Some prominent American musicians have tour dates in several of these cities in the coming weeks, including pianist and composer Vijay Iyer, who is slated to peform at NYU Abu Dhabi's Arts Center on March 30 and 31 with his trio Tirtha and ICE (International Contemporary Ensemble); the group Pink Martini, who has dates in Casablanca (April 9 at the Jazzablanca festival) and Istanbul (April 15 at the Volkswagen Arena); and hip-hop artists Earl Sweatshirt and Danny Brown, as well as singer Julianna Barwick, who are all slated to perform in Dubai on April 14 as part of the RBMA Weekender Dubai festival.

Iyer says that the Abu Dhabi concerts include quite a bit of the exact kinds of equipment that the new regulations target.
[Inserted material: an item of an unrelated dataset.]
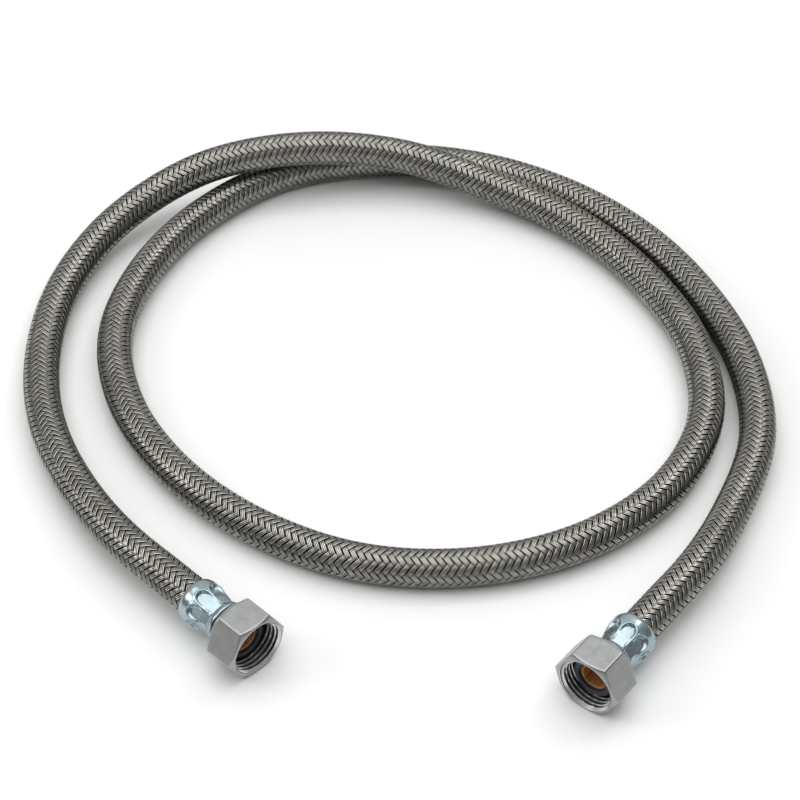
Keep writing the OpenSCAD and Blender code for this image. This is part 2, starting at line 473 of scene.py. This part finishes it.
def band_rings(way, index, s, centre, side, up):
    """One flat band of three wires, over two crossing bands and under the next two.

    Returns its rings of points and a painted shade for each point: dark in the gaps between wires,
    and darker where the band dips under the others.
    """
    # Across the band from edge to edge, then back along its underside.
    across = np.array([-1, -0.67, -0.33, 0, 0.33, 0.67, 1, 0.8, -0.8])
    height = np.array([-0.08, 0.175, -0.04, 0.185, -0.04, 0.175, -0.08, -0.175, -0.175])
    # Painted shade across the band: 1 on each wire, 0 in the gaps between wires and at the edges.
    wire_painted_shade = np.array([0, 1, 0, 1, 0, 1, 0, 0, 0])
    pitch = 360 / BANDS_EACH_WAY
    turn = 360 * s / BAND_LEAD
    stray = sum(
        rng.uniform(0.2, 0.5) * np.sin(s / rng.uniform(9, 60) + rng.uniform(0, 6.3))
        for _ in range(3)
    )
    middle = pitch * index + way * turn + stray
    width = BAND_HALF_ANGLE * (1 + 0.04 * np.sin(s / rng.uniform(15, 40) + rng.uniform(0, 6.3)))
    angle = middle[:, None] + across[None, :] * width[:, None]
    meeting = (angle + way * turn[:, None]) / pitch + index
    # 1 where the band lies over the crossing one, -1 where it lies under.
    level = way * np.clip(1.75 * np.cos(math.pi / 2 * (meeting - 0.5)), -1, 1)
    radius = BAND_MID_R + BAND_SWING * level + height[None, :]
    a = np.radians(angle)
    rings = centre[:, None] + radius[..., None] * (
        np.cos(a)[..., None] * side[:, None] + np.sin(a)[..., None] * up[:, None]
    )
    # Painted shade: the band is darkened where it dips under the crossing band.
    wire_painted_shade = wire_painted_shade[None, :] * np.clip(0.7 + 0.4 * level, 0, 1)
    return rings, wire_painted_shade.reshape(-1)


def add_weave():
    """The woven jacket, as groups of bands that run the whole hose."""
    s, centre, side, up = stations(smooth_route(step=2), BAND_STEP)
    wire = wire_material()
    pieces = []
    for way, name in ((1, "right"), (-1, "left")):
        for group in range(0, BANDS_EACH_WAY, BAND_GROUP):
            points, faces, wire_painted_shades, tones = [], [], [], []
            for index in range(group, group + BAND_GROUP):
                rings, wire_painted_shade = band_rings(way, index, s, centre, side, up)
                faces += rod_faces(len(s), rings.shape[1], sum(len(p) for p in points))
                points.append(rings.reshape(-1, 3))
                wire_painted_shades.append(wire_painted_shade)
                tones.append(np.full(len(wire_painted_shade), rng.random()))
            piece = add_object(f"braid_{name}_{group // BAND_GROUP + 1}",
                               np.concatenate(points), faces)
            # The wires' painted shade, read by the wire material.
            paint(piece, "wire_painted_shade", np.concatenate(wire_painted_shades))
            paint(piece, "tone", np.concatenate(tones))
            piece.data.materials.append(wire)
            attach(piece, "hose")
            pieces.append(piece)
    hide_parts("braid_jacket")
    return pieces


liner, liner_path, hose_length = add_liner()
weave = add_weave()


# ---- Fittings ----

def place_piece(obj, end, body, node, material):
    """Set a piece on its fitting. All but the nut lie deeper where the nut is drawn forward."""
    deeper = 0 if node == "nut" else PULLED[end]
    turn = DENT_TURN[end] if node == "ferrule" else 0
    obj.matrix_world = at_end(end, deeper, turn)
    obj.data.materials.append(material)
    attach(obj, body)
    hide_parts(f"{end}_{node}")


def hexagon(flat_steps, arc_steps):
    """The nut's outline, its corners rounded, as points round the axis."""
    outline = []
    reach = (NUT_AF / 2 - NUT_CORNER_R) / math.cos(math.radians(30))
    half_flat = reach * math.sin(math.radians(30))
    for k in range(6):
        corner = math.radians(60 * k)
        cx, cy = reach * math.cos(corner), reach * math.sin(corner)
        for j in range(arc_steps + 1):
            a = corner + math.radians(-30 + 60 * j / arc_steps)
            outline.append((cx + NUT_CORNER_R * math.cos(a), cy + NUT_CORNER_R * math.sin(a)))
        normal = corner + math.radians(30)
        for j in range(1, flat_steps):
            along = half_flat * (-1 + 2 * j / flat_steps)
            outline.append((NUT_AF / 2 * math.cos(normal) - along * math.sin(normal),
                            NUT_AF / 2 * math.sin(normal) + along * math.cos(normal)))
    return np.array(outline)


def thread_radius(angle, depth):
    """Radius of the thread's surface: flat crests and roots joined by sloping flanks."""
    phase = (depth / THREAD_PITCH - angle / (2 * math.pi)) % 1
    rise = np.clip(np.abs(phase - 0.5) * 5.2 - 0.8, 0, 1)
    return CREST_R + (ROOT_R - CREST_R) * rise


def add_nut(end, material):
    """The swivel nut, drawn row by row: face, flats, collar, rear hole, floor, relief, thread."""
    outline = hexagon(flat_steps=24, arc_steps=8)
    angle = np.arctan2(outline[:, 1], outline[:, 0])
    out = np.hypot(outline[:, 0], outline[:, 1])
    # How far the 30 degree chamfer has come down where it leaves the outline.
    drop = (out - NUT_FACE_R) * math.tan(math.radians(30))
    # How much the edges at the front, at the back, on the collar and inside are eased.
    edge, back, collar, inner = 0.14, 0.3, 0.5, 0.2

    def ring(radius, depth):
        return round_row(radius, angle, depth)

    chamfer_low = NUT_FACE_R + edge * 0.6
    rows = [
        ring(MOUTH_R + 0.08, 0),
        ring(NUT_FACE_R - edge, 0),
        ring(NUT_FACE_R - edge * 0.3, 0.02),
        ring(np.minimum(chamfer_low, out - 0.06), edge * 0.4),
        ring(out - edge, np.maximum(drop - edge * 0.6, edge * 0.5)),
        ring(out - edge * 0.25, drop + 0.01),
        ring(out, drop + edge * 0.8),
    ]
    rows += [ring(out, drop + (NUT_LENGTH - 2 * drop) * k / 12) for k in range(1, 12)]
    rows += [
        ring(out, NUT_LENGTH - drop - back),
        ring(out - back * 0.2, NUT_LENGTH - drop - back * 0.35),
        ring(out - back * 0.6, NUT_LENGTH - np.maximum(drop - back * 0.2, back * 0.4)),
        ring(np.minimum(chamfer_low, out - back), NUT_LENGTH - edge * 0.4),
        ring(COLLAR_R + 0.05, NUT_LENGTH),
        ring(COLLAR_R, NUT_LENGTH + 0.08),
    ]
    for k in range(6):
        a = math.pi / 2 * k / 5
        rows.append(ring(COLLAR_R - collar * (1 - math.cos(a)),
                         COLLAR_END - collar * (1 - math.sin(a))))
    rows += [
        ring(NUT_HOLE_R + inner, COLLAR_END),
        ring(NUT_HOLE_R, COLLAR_END - inner),
        ring(NUT_HOLE_R, NUT_FLOOR + inner),
        ring(NUT_HOLE_R + inner, NUT_FLOOR),
        ring(RELIEF_R - 0.3, NUT_FLOOR),
        ring(RELIEF_R, NUT_FLOOR - 0.3),
        ring(RELIEF_R, THREAD_END + THREAD_RUNOUT),
    ]
    # The threaded wall, back out to the mouth. Its painted light is 0 off the thread; on it,
    # painted shade in the roots and a painted highlight on the crests and on the mouth's chamfer.
    steps = 68
    # Painted shade in the thread's roots, and a painted highlight on the mouth's chamfer.
    root_painted_shade, mouth_painted_highlight = 0.2, 0.7
    thread = [0 * out] * len(rows)
    for k in range(steps + 1):
        depth = THREAD_END * (1 - k / steps)
        mouth = MOUTH_R - depth * (MOUTH_R - CREST_R) / MOUTH_CHAMFER
        fade = min(1, (THREAD_END - depth) / THREAD_RUNOUT)
        wall = CREST_R + 0.02 + (thread_radius(angle, depth) - CREST_R) * fade
        rows.append(ring(np.maximum(wall, mouth), depth + 0.05))
        crest = (ROOT_R - wall) / (ROOT_R - CREST_R)
        thread.append(root_painted_shade + (1 - root_painted_shade) * np.where(mouth > wall, mouth_painted_highlight, crest))
    rows.append(ring(MOUTH_R + 0.02, 0.02))
    thread.append(0 * out)
    nut = add_object(f"{end}_swivel_nut", np.concatenate(rows),
                     ring_faces(len(rows), len(outline)), sharp_angle=40)
    # The thread's painted light, read by the nickel material.
    paint(nut, "thread", np.concatenate(thread))
    place_piece(nut, end, f"{end}_swivel", "nut", material)


def lathe(name, profile):
    """A closed profile of (radius, depth) points turned about the axis."""
    columns = 128
    turn = np.arange(columns) * 2 * math.pi / columns
    rows = [round_row(radius, turn, depth) for radius, depth in profile]
    return add_object(name, np.concatenate(rows), ring_faces(len(rows), columns), sharp_angle=30)


def softened(profile, radius):
    """A closed profile with each corner cut back into a small curve."""
    out = []
    befores, afters = profile[-1:] + profile[:-1], profile[1:] + profile[:1]
    for before, corner, after in zip(befores, profile, afters):
        b, c, a = (np.array(p, dtype=float) for p in (before, corner, after))
        back = min(radius, np.linalg.norm(b - c) * 0.4)
        on = min(radius, np.linalg.norm(a - c) * 0.4)
        start, end = c + unit(b - c) * back, c + unit(a - c) * on
        for t in (0, 0.25, 0.5, 0.75, 1):
            out.append(tuple((1 - t)**2 * start + 2 * t * (1 - t) * c + t**2 * end))
    return out


def add_washer(end, material):
    face, step, cone_end, rim_edge, back = 4.5, 5.6, 6.6, 6.8, 7.4
    hole_r, step_r, face_r, cone_r, rim_r = 5.07, 5.75, 7.5, 9.1, 9.6
    profile = [
        (step_r, face), (face_r, face), (cone_r, cone_end), (rim_r, rim_edge), (rim_r, back),
        (hole_r, back), (hole_r, step), (step_r, step),
    ]
    washer = lathe(f"{end}_rubber_washer", softened(profile, 0.22))
    place_piece(washer, end, f"{end}_seal", "washer", material)


def add_stem(end, material):
    """The brass stem: nose, flange, neck, groove, shoulder and barbs, then back up the bore."""
    barbs = []
    for k in range(BARBS):
        start = HOSE_START + BARB_PITCH * k
        barbs += [(BARB_TIP_R, start + BARB_RISE), (BARB_ROOT_R, start + BARB_PITCH)]
    profile = [
        (BORE_R, NOSE_START), (NOSE_R, NOSE_START), (NOSE_R, FLANGE_START),
        (FLANGE_R, FLANGE_START), (FLANGE_R, FLANGE_END), (STEM_NECK_R, FLANGE_END),
        (STEM_NECK_R, FERRULE_START), (GROOVE_R, FERRULE_START), (GROOVE_R, LIP_END),
        (SHOULDER_R, LIP_END), (SHOULDER_R, HOSE_START), (BARB_ROOT_R, HOSE_START),
        *barbs, (BARB_ROOT_R - 0.12, STEM_END), (THROAT_R, STEM_END), (THROAT_R, THROAT_END),
        (BORE_R, THROAT_START),
    ]
    stem = lathe(f"{end}_brass_stem", softened(profile, 0.12))
    place_piece(stem, end, "hose", "stem", material)


def swell(t):
    """A smooth step from 0 to 1 as t goes from 0 to 1."""
    t = np.clip(t, 0, 1)
    return 3 * t**2 - 2 * t**3


def add_ferrule(end, material):
    """The crimped sleeve: flared foot, waist, bulge, and a row of U-shaped dents."""
    columns = DENTS * 36
    angle = np.arange(columns) * 2 * math.pi / columns
    pitch = 2 * math.pi / DENTS
    # Angle from the middle of the nearest dent.
    off = (angle + pitch / 2) % pitch - pitch / 2

    def row(radius, depth):
        return round_row(radius, angle, depth)

    def dented_row(radius, depth):
        across = np.abs(np.sin(off) * radius)
        beyond = max(0, depth - (DENT_END - DENT_WIDTH / 2))
        inside = DENT_WIDTH / 2 - np.hypot(across, beyond)
        pressed = swell((inside + 0.1) / 0.6) * swell((depth - DENT_START) / 1.5)
        floor_r = DENT_FOOT_R + (DENT_FLOOR_R - DENT_FOOT_R) * swell((depth - 17) / 5)
        floor = np.minimum(radius, floor_r / np.cos(off))
        # The metal pressed out of a dent stands up as a low land around it.
        land = swell(1 - np.abs(inside + 0.3) / 0.55) * swell((depth - NECK_DEPTH) / 3)
        return row(radius + (floor - radius) * pressed + DENT_LAND * land, depth)

    rows = [
        row(LIP_R, FERRULE_START),
        row(FOOT_R - 0.3, FERRULE_START),
        row(FOOT_R - 0.08, FERRULE_START + 0.08),
        row(FOOT_R, FERRULE_START + 0.3),
    ]
    steps = 64
    first = FERRULE_START + 0.6
    for k in range(steps + 1):
        depth = first + (BULGE_END - FERRULE_START - 0.6) * k / steps
        foot = (FOOT_R - NECK_R) * (1 - swell((depth - FERRULE_START - 0.4) / 3.4))
        rise = (FERRULE_R - NECK_R) * swell((depth - NECK_DEPTH) / (BULGE_START - NECK_DEPTH))
        rows.append(dented_row(NECK_R + np.maximum(foot, rise), depth))
    # Rounded over the hose, then back along the inside.
    end_r = GRIP_R + 0.15
    for k in range(1, 13):
        a = math.pi / 2 * k / 12
        rows.append(row(end_r + (FERRULE_R - end_r) * math.cos(a),
                        BULGE_END + (FERRULE_END - BULGE_END) * math.sin(a)))
    rows += [
        row(GRIP_R + 0.02, FERRULE_END - 0.1),
        row(GRIP_R, HOSE_START),
        row(POCKET_R, HOSE_START),
        row(POCKET_R, LIP_END),
        row(LIP_R, LIP_END),
    ]
    ferrule = add_object(f"{end}_crimp_ferrule", np.concatenate(rows),
                         ring_faces(len(rows), columns), sharp_angle=50)
    place_piece(ferrule, end, "hose", "ferrule", material)


nickel, zinc = nickel_material(), zinc_material()
rubber, brass = rubber_material(), brass_material()
for end in ENDS:
    add_nut(end, nickel)
    add_washer(end, rubber)
    add_stem(end, brass)
    add_ferrule(end, zinc)


# ---- Floor and light ----

def add_floor():
    half = 4000
    floor = add_object(
        "floor",
        np.array([(-half, -half, 0), (half, -half, 0), (half, half, 0), (-half, half, 0)]),
        [[0, 1, 2, 3]],
    )
    floor.data.materials.append(floor_material())


def add_softbox(name, place, size, power):
    """A square or oblong light aimed at the middle of the floor."""
    data = bpy.data.lights.new(name, "AREA")
    data.shape, data.size, data.size_y = "RECTANGLE", *size
    data.energy = power
    light = bpy.data.objects.new(name, data)
    light.location = place
    light.rotation_euler = (-Vector(place)).to_track_quat("-Z", "Y").to_euler()
    bpy.context.scene.collection.objects.link(light)


def add_world():
    """A studio dome: bright high behind the object, greyer all round and in front."""
    world = bpy.data.worlds.new("studio")
    bpy.context.scene.world = world
    world.use_nodes = True
    nodes, links = world.node_tree.nodes, world.node_tree.links
    coordinate = nodes.new("ShaderNodeTexCoord")
    facing = nodes.new("ShaderNodeVectorMath")
    facing.operation = "DOT_PRODUCT"
    facing.inputs[1].default_value = (0, 0.78, 0.62)
    ramp = nodes.new("ShaderNodeValToRGB")
    stops = [(0.0, 0.28), (0.25, 0.3), (0.7, 0.6), (1.0, 1.0)]
    while len(ramp.color_ramp.elements) < len(stops):
        ramp.color_ramp.elements.new(0.5)
    for element, (position, grey) in zip(ramp.color_ramp.elements, stops):
        element.position, element.color = position, (grey, grey, grey, 1)
    links.new(coordinate.outputs["Generated"], facing.inputs[0])
    links.new(facing.outputs["Value"], ramp.inputs["Fac"])
    links.new(ramp.outputs["Color"], nodes["Background"].inputs["Color"])
    nodes["Background"].inputs["Strength"].default_value = 0.85


add_floor()
add_world()
add_softbox("overhead", (0, -0.1, 1.8), (2.4, 2.4), 27)
add_softbox("left", (-1.5, -0.1, 1.1), (0.8, 0.6), 5)
add_softbox("rear", (1.1, 1.0, 1.8), (0.5, 0.5), 3)
bpy.context.scene.view_settings.view_transform = "Standard"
The performances are of Radhe Radhe: Rites of Holi, a multi-media, film and live-music project which Iyer created with the late filmmaker Prashant Bhargava.

"In Radhe Radhe," Iyer explains, "there are multiple laptops involved — one for video run from front of house, one for audio cues run by me from the stage, and whatever system used to run front-of-house sound — not to mention a lot of instruments and gear all around."

"Many of the ICE musicians read their music on iPads," he continues, "using a foot switch to turn virtual pages. It seems we'd have to check these items only on the way home, but of course then we'd all be worried about loss, damage or theft. I'm guessing we still won't be allowed to lock these cases." Iyer points out that if musicians were traveling on an American carrier or routing through Europe, they wouldn't be having these issues; instead, they're booked on a foreign carrier.

Iyer adds that he, along with other musicians, have spent this morning looking into various solutions for getting gear back home to the U.S.